## Exercise directions
Extract precisely the lines of the entries below, from the first line through the line containing "return notch_corner +".

## Data for this exercise
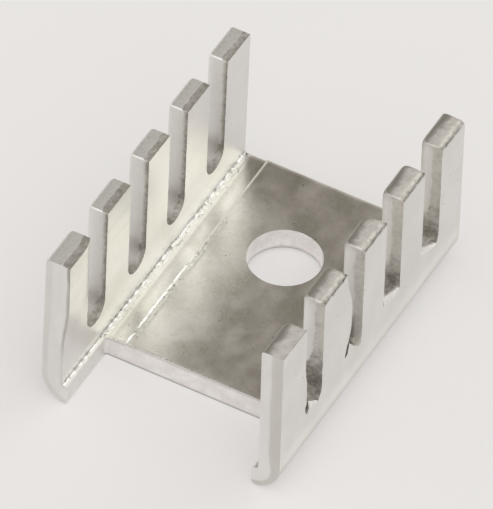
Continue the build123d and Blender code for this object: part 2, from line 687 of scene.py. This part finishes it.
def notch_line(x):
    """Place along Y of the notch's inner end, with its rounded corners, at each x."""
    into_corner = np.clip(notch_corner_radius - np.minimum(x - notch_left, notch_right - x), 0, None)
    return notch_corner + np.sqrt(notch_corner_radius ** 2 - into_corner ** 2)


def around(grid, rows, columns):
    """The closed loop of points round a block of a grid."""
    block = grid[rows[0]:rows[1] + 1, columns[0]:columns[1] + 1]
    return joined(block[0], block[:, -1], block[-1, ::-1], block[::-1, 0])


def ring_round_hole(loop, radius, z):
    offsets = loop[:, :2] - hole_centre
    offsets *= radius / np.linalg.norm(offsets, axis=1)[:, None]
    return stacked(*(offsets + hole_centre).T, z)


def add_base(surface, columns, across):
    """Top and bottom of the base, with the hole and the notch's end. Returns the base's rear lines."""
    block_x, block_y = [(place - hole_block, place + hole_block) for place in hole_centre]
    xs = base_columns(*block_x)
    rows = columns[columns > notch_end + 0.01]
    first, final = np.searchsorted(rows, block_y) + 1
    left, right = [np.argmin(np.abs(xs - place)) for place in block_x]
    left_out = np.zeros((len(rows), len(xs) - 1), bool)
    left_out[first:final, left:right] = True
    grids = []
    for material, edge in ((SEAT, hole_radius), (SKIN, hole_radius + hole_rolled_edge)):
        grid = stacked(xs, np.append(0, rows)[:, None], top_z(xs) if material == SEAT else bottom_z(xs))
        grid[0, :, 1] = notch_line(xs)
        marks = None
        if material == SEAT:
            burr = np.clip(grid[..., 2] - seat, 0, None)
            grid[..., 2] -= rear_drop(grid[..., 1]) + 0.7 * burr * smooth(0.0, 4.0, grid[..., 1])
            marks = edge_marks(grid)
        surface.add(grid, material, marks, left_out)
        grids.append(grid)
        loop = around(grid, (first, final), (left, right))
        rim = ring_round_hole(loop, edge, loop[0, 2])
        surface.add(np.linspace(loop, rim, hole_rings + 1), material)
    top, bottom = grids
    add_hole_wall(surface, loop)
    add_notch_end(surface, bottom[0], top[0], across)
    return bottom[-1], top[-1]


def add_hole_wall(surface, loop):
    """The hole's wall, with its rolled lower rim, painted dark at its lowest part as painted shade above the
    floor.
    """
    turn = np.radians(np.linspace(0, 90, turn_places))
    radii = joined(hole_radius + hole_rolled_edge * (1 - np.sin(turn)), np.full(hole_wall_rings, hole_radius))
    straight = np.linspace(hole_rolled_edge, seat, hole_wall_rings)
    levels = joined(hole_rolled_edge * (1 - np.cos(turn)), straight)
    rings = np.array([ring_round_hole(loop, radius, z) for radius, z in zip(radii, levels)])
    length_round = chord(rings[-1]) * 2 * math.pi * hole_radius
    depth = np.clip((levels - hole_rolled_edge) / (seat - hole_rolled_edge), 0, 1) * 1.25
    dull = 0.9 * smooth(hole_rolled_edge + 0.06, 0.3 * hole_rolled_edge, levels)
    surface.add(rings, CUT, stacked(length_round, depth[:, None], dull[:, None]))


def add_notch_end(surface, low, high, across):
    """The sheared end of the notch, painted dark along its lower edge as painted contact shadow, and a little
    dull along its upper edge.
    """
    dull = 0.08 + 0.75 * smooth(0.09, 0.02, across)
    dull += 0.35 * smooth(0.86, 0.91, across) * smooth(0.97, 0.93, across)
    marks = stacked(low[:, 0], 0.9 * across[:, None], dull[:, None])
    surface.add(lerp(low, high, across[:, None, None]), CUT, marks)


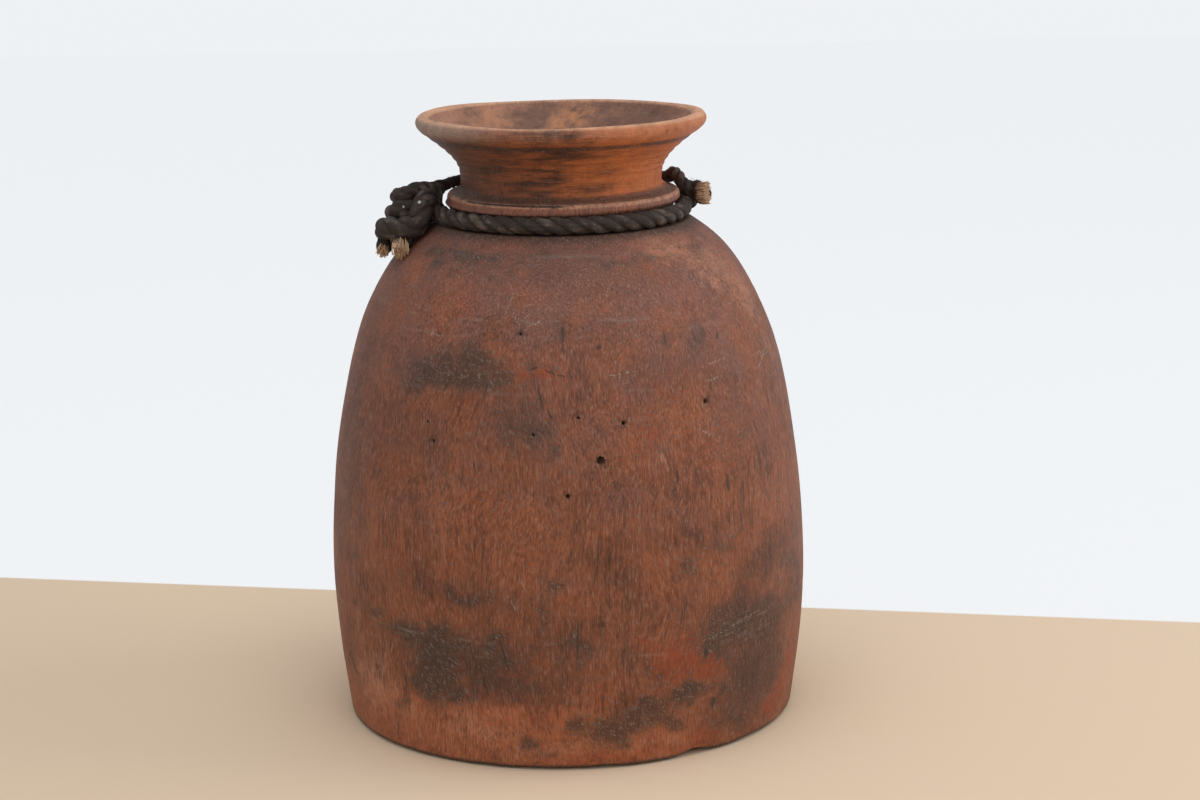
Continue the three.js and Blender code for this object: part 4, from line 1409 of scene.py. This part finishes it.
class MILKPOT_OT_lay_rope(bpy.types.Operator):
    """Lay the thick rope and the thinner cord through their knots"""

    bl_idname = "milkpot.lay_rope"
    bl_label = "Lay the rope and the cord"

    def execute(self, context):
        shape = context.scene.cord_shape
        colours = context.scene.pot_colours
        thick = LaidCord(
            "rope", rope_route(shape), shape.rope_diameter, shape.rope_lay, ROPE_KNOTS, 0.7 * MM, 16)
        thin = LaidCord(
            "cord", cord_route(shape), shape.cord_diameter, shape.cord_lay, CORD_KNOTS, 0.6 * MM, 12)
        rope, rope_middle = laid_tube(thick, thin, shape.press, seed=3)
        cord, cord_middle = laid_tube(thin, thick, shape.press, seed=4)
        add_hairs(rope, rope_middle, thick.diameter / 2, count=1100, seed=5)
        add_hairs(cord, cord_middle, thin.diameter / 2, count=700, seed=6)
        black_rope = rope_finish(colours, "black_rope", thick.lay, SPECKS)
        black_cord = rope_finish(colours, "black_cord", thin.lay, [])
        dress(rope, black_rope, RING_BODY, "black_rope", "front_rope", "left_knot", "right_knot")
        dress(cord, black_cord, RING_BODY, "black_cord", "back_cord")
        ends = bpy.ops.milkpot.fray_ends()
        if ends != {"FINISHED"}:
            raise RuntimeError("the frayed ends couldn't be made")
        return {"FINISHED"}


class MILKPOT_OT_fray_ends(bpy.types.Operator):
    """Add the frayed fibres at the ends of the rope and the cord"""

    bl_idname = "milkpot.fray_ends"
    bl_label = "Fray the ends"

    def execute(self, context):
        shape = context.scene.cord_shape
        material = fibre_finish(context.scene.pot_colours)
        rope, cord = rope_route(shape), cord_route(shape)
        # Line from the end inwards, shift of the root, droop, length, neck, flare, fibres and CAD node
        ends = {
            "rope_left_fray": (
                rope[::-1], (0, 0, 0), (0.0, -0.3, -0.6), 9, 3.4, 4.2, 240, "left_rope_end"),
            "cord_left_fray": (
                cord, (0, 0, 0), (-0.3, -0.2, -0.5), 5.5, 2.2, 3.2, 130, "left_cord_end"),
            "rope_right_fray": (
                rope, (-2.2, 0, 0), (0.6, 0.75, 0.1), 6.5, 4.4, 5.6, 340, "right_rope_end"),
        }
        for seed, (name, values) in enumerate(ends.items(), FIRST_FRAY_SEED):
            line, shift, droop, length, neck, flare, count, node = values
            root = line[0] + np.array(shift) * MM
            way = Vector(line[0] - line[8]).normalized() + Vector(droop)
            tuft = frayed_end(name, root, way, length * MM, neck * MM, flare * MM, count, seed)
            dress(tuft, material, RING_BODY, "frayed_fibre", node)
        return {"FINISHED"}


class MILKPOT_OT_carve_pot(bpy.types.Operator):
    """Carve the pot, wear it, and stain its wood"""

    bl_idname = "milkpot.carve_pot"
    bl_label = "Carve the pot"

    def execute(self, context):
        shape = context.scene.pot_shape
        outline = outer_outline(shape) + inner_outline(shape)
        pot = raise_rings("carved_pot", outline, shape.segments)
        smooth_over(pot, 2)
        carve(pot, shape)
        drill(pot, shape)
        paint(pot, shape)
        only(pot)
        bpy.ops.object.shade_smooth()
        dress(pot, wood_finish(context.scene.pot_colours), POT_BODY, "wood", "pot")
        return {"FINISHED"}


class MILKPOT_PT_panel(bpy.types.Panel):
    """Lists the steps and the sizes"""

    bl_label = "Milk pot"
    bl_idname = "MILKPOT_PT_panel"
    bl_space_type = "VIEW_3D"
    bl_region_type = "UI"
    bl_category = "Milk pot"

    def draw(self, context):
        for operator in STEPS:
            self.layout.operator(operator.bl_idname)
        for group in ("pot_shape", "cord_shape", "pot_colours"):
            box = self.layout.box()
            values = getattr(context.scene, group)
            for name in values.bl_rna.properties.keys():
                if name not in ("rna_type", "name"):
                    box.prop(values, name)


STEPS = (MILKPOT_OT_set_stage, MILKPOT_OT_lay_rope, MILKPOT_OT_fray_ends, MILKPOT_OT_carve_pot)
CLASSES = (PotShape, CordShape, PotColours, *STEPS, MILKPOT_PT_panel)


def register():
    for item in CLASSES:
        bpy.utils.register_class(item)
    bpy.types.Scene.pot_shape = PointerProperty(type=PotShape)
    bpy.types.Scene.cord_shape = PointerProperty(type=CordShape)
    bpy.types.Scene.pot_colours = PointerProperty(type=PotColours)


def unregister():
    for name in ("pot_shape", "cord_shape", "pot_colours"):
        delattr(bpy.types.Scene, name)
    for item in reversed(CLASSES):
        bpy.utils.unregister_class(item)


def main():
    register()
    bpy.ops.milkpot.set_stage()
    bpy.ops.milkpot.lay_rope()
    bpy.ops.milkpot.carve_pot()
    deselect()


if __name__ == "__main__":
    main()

## Exercise output
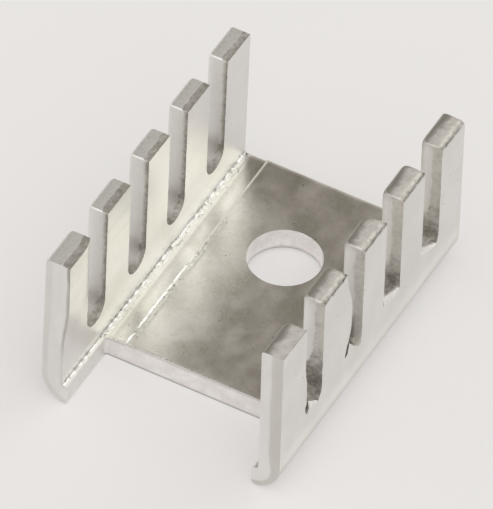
Continue the build123d and Blender code for this object: part 2, from line 687 of scene.py. This part finishes it.
def notch_line(x):
    """Place along Y of the notch's inner end, with its rounded corners, at each x."""
    into_corner = np.clip(notch_corner_radius - np.minimum(x - notch_left, notch_right - x), 0, None)
    return notch_corner + np.sqrt(notch_corner_radius ** 2 - into_corner ** 2)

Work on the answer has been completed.